The Independent Republic of Arequipa
Making Regional Culture in the Andes
Arequipa, Peru’s second largest city, has the most intense regional culture in the central Andes. Arequipeños fiercely conceive of themselves as exceptional and distinctive, yet also broadly representative of the nation’s overall hybrid nature—a blending of coast (modern, “white”) and sierra (traditional, “indigenous”). The Independent Republic of Arequipa investigates why and how this regional identity developed in a boom of cultural production after the War of the Pacific (1879–1884) through the mid-twentieth century.
Drawing on decades of ethnographic fieldwork, Thomas F. Love offers the first anthropological history of southwestern Peru’s distinctive regional culture. He examines both its pre-Hispanic and colonial altiplano foundations (anchored in continuing pilgrimage to key Marian shrines) and the nature of its mid-nineteenth century “revolutionary” identity in cross-class resistance to Lima’s autocratic control of nation-building in the post-Independence state. Love then examines Arequipa’s early twentieth-century “mestizo” identity (an early and unusual case of “browning” of regional identity) in the context of raging debates about the “national question” and the “Indian problem,” as well as the post-WWII development of extravagant displays of distinctive bull-on-bull fighting that now constitute the very performance of regional identity. Love’s research reveals that Arequipa’s “traditional” local culture, symbolically marked by populist, secular, and rural elements, was in fact a project of urban-based, largely middle-class cultural entrepreneurs, invented to counter continuing Limeño autocratic power, marked by nostalgia, and anxious about the inclusion of the nation’s indigenous majority as full modern citizens.
[S]pecialists interested in the central Andes will find Love's book rewarding…The book ranges widely rather than focusing narrowly on Arequipan regionalism and subnational identites, and thus contains information that will attract readers interested in other aspects of southern Peru.
The Independent Republic of Arequipa] is ambitious not only in its chronological scope, stretching back to pre-Columbian times, but also in its interdisciplinary approach that combines history and anthropology...Love has provided a rich picture of a regional culture, from different perspectives. His work will hopefully inspire more scholarship on both Arequipa and other regionalist discourses.

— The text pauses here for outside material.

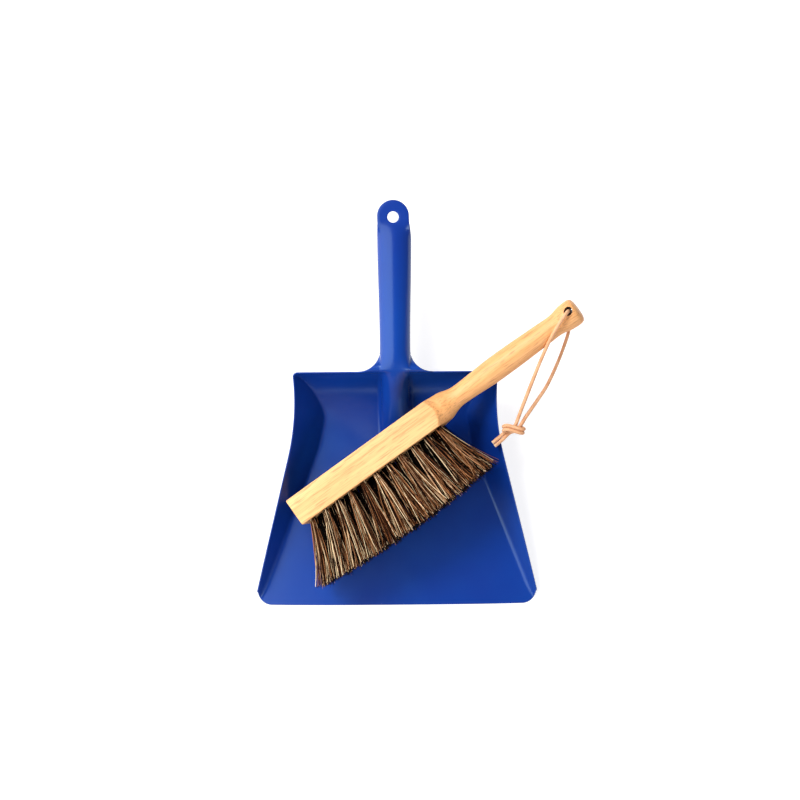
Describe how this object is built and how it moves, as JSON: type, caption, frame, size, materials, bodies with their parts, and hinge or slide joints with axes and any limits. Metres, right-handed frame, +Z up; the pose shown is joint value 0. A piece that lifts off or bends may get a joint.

A remarkably well-supported, engaging, and original excavation of regional politics and society. I anticipate the volume will be of great interest to Peruvianist and Andeanist scholars, as well as many others outside the region and country. I will certainly recommend it to my graduate students and colleagues.
THOMAS F. LOVE is a professor of anthropology at Linfield College. He coedited Cultures of Energy: Power, Practices, Technologies and State, Capital, and Rural Society: Anthropological Perspectives on Political Economy in Mexico and the Andes.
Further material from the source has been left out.